How expanding the UK’s behavioural research capacity will benefit policymaking

Behavioural research is fragmented in the UK, but a leadership hub hopes to change this
Photo: Adobe Stock

Governments around the world are facing substantial challenges that affect the health and wellbeing of populations, the economy, the environment, and stability and security. In the UK, the Covid-19 pandemic has been followed by a deepening of the cost-of-living crisis and war in Europe, making recovery even more challenging than originally anticipated.  

Addressing these challenges or at least mitigating their effects requires a range of knowledge, skills, resources and networks, and motivation to address them. At the core of this effort is improving our understanding of human behaviour and how to enable its change across a variety of contexts. 

An expanding field 

Behavioural research is a field that has expanded and developed in recent years. It has witnessed an increased demand for its use, including by policymakers to inform their decisions and by others to inform how to translate those decisions into practice in often complex circumstances. 

Despite this growth and increased interest, behavioural research is fragmented in the UK. It is dispersed across various disciplines, topic domains and sectors, creating silos of teams, evidence and theory that hinders efficient and effective knowledge accumulation. This holds back what behavioural research can contribute to addressing the big problems facing society. Research funders are committed to changing this. 

Investment in behavioural research 

Last year UK Research and Innovation through the Economic and Social Research Council announced a major new investment to improve national capability in behavioural research.   

At the heart of this is Behavioural Research UK (BR-UK), a leadership hub that has recently been awarded £10 million funding over five years to drive interdisciplinary innovation in behavioural research to help address societal challenges.  

BR-UK is co-led by us and involves a range of behavioural researchers from diverse academic disciplines in eight UK universities [see right]

It also involves partners outside of academia including The Scottish Government, Welsh Government, government departments and agencies in Northern Ireland, the UK Health Security Agency, Public Health Wales, the Transport Research Laboratory, and Zinc, a company specializing in entrepreneurship.  

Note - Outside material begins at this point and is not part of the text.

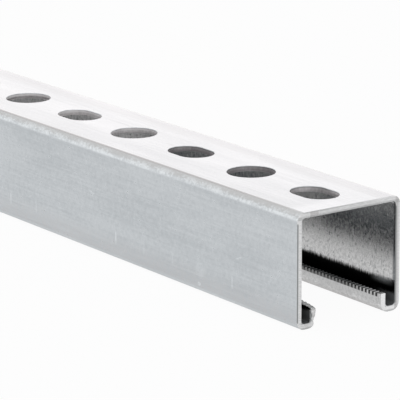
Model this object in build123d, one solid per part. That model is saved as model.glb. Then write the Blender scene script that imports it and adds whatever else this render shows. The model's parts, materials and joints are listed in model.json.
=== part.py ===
from build123d import *
import os

# Rolled section: web on top, two side walls, and a lip returned inside each wall
channel_width = 41.3
channel_height = 38.1
wall_thickness = 1.9
bend_radius = 3.0  # outside of every bend
lip_width = 7.5  # wall's outer face to the lip's slot-side face
lip_height = 6.4  # underside of the channel to the tooth tips

# Sawn length of the stock
stock_length = 609.6

# Punched row along the web: short slots and round holes by turns
end_to_first_hole = 18.0  # sawn end to the middle of the first slot
hole_pitch = 34.0
slot_length = 18.0
slot_width = 12.7
round_hole_diameter = 16.2

# Teeth rolled into the lips' upper edges, which channel nuts bite into
tooth_pitch = 1.8
tooth_depth = 0.7
tooth_land = 0.4  # flat crest left between two notches
plain_lip_end = 1.4  # lip without teeth at each sawn end
lip_root = lip_height - 2 * tooth_depth  # where the toothed strip meets the plain lip


def rolled_face(inset, radius):
    """One face of the sheet, from mid-web round the bends to the lip's edge."""
    side = channel_width / 2 - inset
    lip = channel_width / 2 - lip_width + inset
    return FilletPolyline(
        (0, channel_height - inset),
        (side, channel_height - inset),
        (side, inset),
        (lip, inset),
        (lip, lip_root),
        radius=radius,
    )


def half_section():
    """Half of the section, between its outer and inner faces."""
    outer = rolled_face(0, bend_radius)
    inner = rolled_face(wall_thickness, bend_radius - wall_thickness)
    web_middle = Line(outer @ 0, inner @ 0)
    lip_edge = Line(outer @ 1, inner @ 1)
    return make_face([*outer.edges(), *inner.edges(), web_middle, lip_edge])


def rolled_channel():
    """The plain channel along X, standing on its lips, centred on its length."""
    half = half_section()
    section = half + mirror(half, Plane.YZ)
    across = Plane(origin=(-stock_length / 2, 0, 0), x_dir=(0, 1, 0), z_dir=(1, 0, 0))
    return extrude(across * section, stock_length)


def punched_row():
    """Tools that punch the web: a slot first at the +X end, then a round hole, by turns."""
    room = stock_length - end_to_first_hole - slot_length / 2
    count = 1 + int(room // hole_pitch)
    first = stock_length / 2 - end_to_first_hole
    slot = SlotOverall(slot_length, slot_width)
    round_hole = Circle(round_hole_diameter / 2)
    row = Sketch()
    for number in range(count):
        shape = round_hole if number % 2 else slot
        row += Pos(first - number * hole_pitch, 0) * shape
    below_web = Plane.XY.offset(channel_height - 2 * wall_thickness)
    return extrude(below_web * row, 3 * wall_thickness)


def toothed_edge():
    """The strip along the +Y lip's upper edge, with V notches between flat-topped teeth."""
    count = int((stock_length - 2 * plain_lip_end) // tooth_pitch)
    first = -(count - 1) * tooth_pitch / 2
    half_mouth = (tooth_pitch - tooth_land) / 2
    outline = [(stock_length / 2, lip_root), (-stock_length / 2, lip_root), (-stock_length / 2, lip_height)]
    for number in range(count):
        middle = first + number * tooth_pitch
        outline += [
            (middle - half_mouth, lip_height),
            (middle, lip_height - tooth_depth),
            (middle + half_mouth, lip_height),
        ]
    outline.append((stock_length / 2, lip_height))
    slot_side = Plane.XZ.offset(lip_width - channel_width / 2)
    return extrude(slot_side * make_face(Polyline(*outline, close=True)), -wall_thickness)


def strut_channel():
    """The finished piece of stock."""
    teeth = toothed_edge()
    return rolled_channel() - punched_row() + teeth + mirror(teeth, Plane.XZ)


if __name__ == "__main__":
    os.makedirs("parts", exist_ok=True)
    export_step(strut_channel(), "parts/strut_channel.step")
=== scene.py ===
import bmesh
import bpy
import json
import math
from random import Random
from mathutils import Matrix, Vector


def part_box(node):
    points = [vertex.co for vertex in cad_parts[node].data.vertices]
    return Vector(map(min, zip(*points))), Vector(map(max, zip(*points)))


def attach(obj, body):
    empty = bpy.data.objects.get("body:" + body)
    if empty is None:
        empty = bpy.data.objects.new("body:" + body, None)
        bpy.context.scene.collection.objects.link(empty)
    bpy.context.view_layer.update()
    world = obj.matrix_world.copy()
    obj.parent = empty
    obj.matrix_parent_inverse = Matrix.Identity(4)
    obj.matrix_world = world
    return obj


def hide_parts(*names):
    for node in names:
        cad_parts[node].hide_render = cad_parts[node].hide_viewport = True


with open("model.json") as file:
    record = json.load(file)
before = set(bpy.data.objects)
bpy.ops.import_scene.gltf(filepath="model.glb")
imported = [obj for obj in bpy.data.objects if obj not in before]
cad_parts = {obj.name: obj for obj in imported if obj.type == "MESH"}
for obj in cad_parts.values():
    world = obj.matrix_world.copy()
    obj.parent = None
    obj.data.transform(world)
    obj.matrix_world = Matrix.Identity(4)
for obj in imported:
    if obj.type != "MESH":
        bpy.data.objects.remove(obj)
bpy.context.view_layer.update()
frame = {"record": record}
NODE = "strut_channel"
LOW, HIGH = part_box(NODE)
MOUNTS = {mount["name"]: mount for mount in frame["record"]["mounts"]}
MM = 0.001
SLACK = 0.1 * MM  # how far a point may lie off a face and still count as on it
SAME_POINT = 0.01 * MM  # points closer than this are one point
HOLE_STEPS = 28  # straight pieces that make up half of a hole's rim

bl_info = {
    "name": "Strut channel",
    "version": (1, 0, 0),
    "blender": (4, 5, 0),
    "location": "View3D > Sidebar > Strut channel",
    "description": "A zinc-coated strut channel with punched web and toothed lips, in a plain studio",
    "category": "Add Mesh",
}


# ---------------------------------------------------------------- sizes and colours


def length(name, description, default):
    """A size in metres that a user can change."""
    return bpy.props.FloatProperty(
        name=name,
        description=description,
        default=default,
        unit="LENGTH",
        subtype="DISTANCE",
        precision=5,
    )


def colour(name, description, default):
    """A colour, as red, green and blue."""
    return bpy.props.FloatVectorProperty(
        name=name, description=description, default=default, size=3, min=0, max=1, subtype="COLOR"
    )


def share(name, description, default):
    """A plain number from 0 to 1."""
    return bpy.props.FloatProperty(
        name=name, description=description, default=default, min=0, max=1, subtype="FACTOR"
    )


def setting(name, description, default, unit):
    """A number of any size with a unit of its own."""
    return bpy.props.FloatProperty(name=name, description=description, default=default, unit=unit)


def angle(name, description, degrees):
    """An angle, kept in radians and shown in degrees."""
    return bpy.props.FloatProperty(
        name=name, description=description, default=math.radians(degrees), unit="ROTATION", subtype="ANGLE"
    )


def hole_size(mount, key):
    """One size of a stated pair of holes, in metres."""
    return MOUNTS[mount]["dims"][key] * MM


class ChannelSizes(bpy.types.PropertyGroup):
    sheet: length("Sheet", "Thickness of the rolled sheet", 1.9 * MM)
    bend: length("Bend radius", "Outside radius of every bend", 3.0 * MM)
    lip_width: length("Lip width", "Wall's outer face to the lip's slot-side face", 7.5 * MM)
    lip_height: length("Lip height", "Underside of the channel to the tooth tips", 6.4 * MM)
    hole_pitch: length(
        "Hole pitch", "Distance between neighbouring holes", hole_size("slots_1_3", "spacing_x_mm") / 2
    )
    slot_length: length("Slot length", "Short slot, end to end", hole_size("slots_1_3", "slot_length_mm"))
    slot_radius: length("Slot half width", "Radius of a slot's ends", hole_size("slots_1_3", "hole_r_mm"))
    hole_radius: length(
        "Round hole radius", "Radius of a round hole", hole_size("round_holes_2_4", "hole_r_mm")
    )
    tooth_pitch: length("Tooth pitch", "Distance between neighbouring notches", 1.8 * MM)
    tooth_depth: length("Tooth depth", "Depth of a notch", 0.7 * MM)
    tooth_land: length("Tooth land", "Flat crest between two notches", 0.4 * MM)
    plain_end: length("Plain lip end", "Lip without teeth at each sawn end", 1.4 * MM)
    edge_round: length("Edge rounding", "Width of the worn edge at holes and sawn ends", 0.15 * MM)
    tooth_round: length("Tooth rounding", "Width of the rounding on the teeth", 0.08 * MM)
    crushed: length("Crushed lip", "Length of the -Y lip that the saw crushed at the +X end", 14 * MM)
    burr: length("Burr", "Height of the crushed lip above the tooth tips", 1.0 * MM)
    first_mark: length("First feed mark", "+X end to the first tick of the rolling mill", 34.4 * MM)
    mark_pitch: length("Feed mark pitch", "Distance between the rolling mill's ticks", 16.7 * MM)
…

Building behavioural research capability 

BR-UK's activities are structured around Work Packages and Themes that collectively aim to deliver behavioural research capability, building on existing UKRI and other funder investments across all UK nations. 

It will also aim to generate new research findings for policy and practice that will produce research outcomes that have a direct and meaningful impact on policy and decision-making. 

On top of which, it will establish a UK-wide behavioural research network, creating a unified network building on a capability scoping study that will be conducted in the first year of the programme. 

Developing and commissioning 

At the same time, BR-UK will develop capacity and capability to enhance expertise. It will do this through training, fellowships and placements, public engagement, open access data and tools, and collaboration with other parts of ESRC's broader funding programme in behavioural research, including a doctoral training centre. 

Part of its work will also involve creating and managing a commissioning fund for other behavioural researchers beyond those directly involved in BR-UK. 

All the while, BR-UK will embed ethical considerations to prioritise equality and diversity, and best practice in research ethics. 

Behavioural insights 

An early priority for the new Hub will be to conduct several demonstration projects that provide rapid results on topics of current interest including within government. The first will examine how behavioural research was used during the Covid-19 pandemic and how this can be improved to help address future threats. 

Another will examine how conceptual frameworks linking theory and evidence can inform empirical research to investigate vehicles travelling at high speed - one of the most important variables linked to decreased safety, higher carbon emissions, worse air quality, and traffic flow breakdown. 

Environmental policies 

A further project will explore how well public support for different environmental policies transfers between countries. This will draw on a large OECD dataset involving over 17,000 people in nine countries. By comparing attitudes and behavioural responses from people in the UK (in relation to energy and transport use, circular economy and food consumption practices, for example) with those in other countries we can learn more about levers to influence behaviour change here. 

Working with government 

BR-UK team members are already working with behavioural researchers in government in all four nations. Co-investigators include civil servants and government advisers seconded from academia. These links will be strengthened by the addition of a post embedded in GO-Science.  

The hub will also set up an ‘Ask BR-UK’ function for policy colleagues and other researchers and research users. This will provide access to advice about specific issues, and tools to enable local analytical or evaluation work to be informed by behavioural research.  

An online BR-UK launch is planned for early 2024, with a regular webinar series to follow.  

Professor Linda Bauld is the Bruce and John Usher Chair of Public Health in The Usher Institute at the University of Edinburgh and chief social policy adviser to the Scottish Government. Professor Susan Michie is professor of health psychology, director of The Centre for Behaviour Change and head of The Health Psychology Research Group at University College London.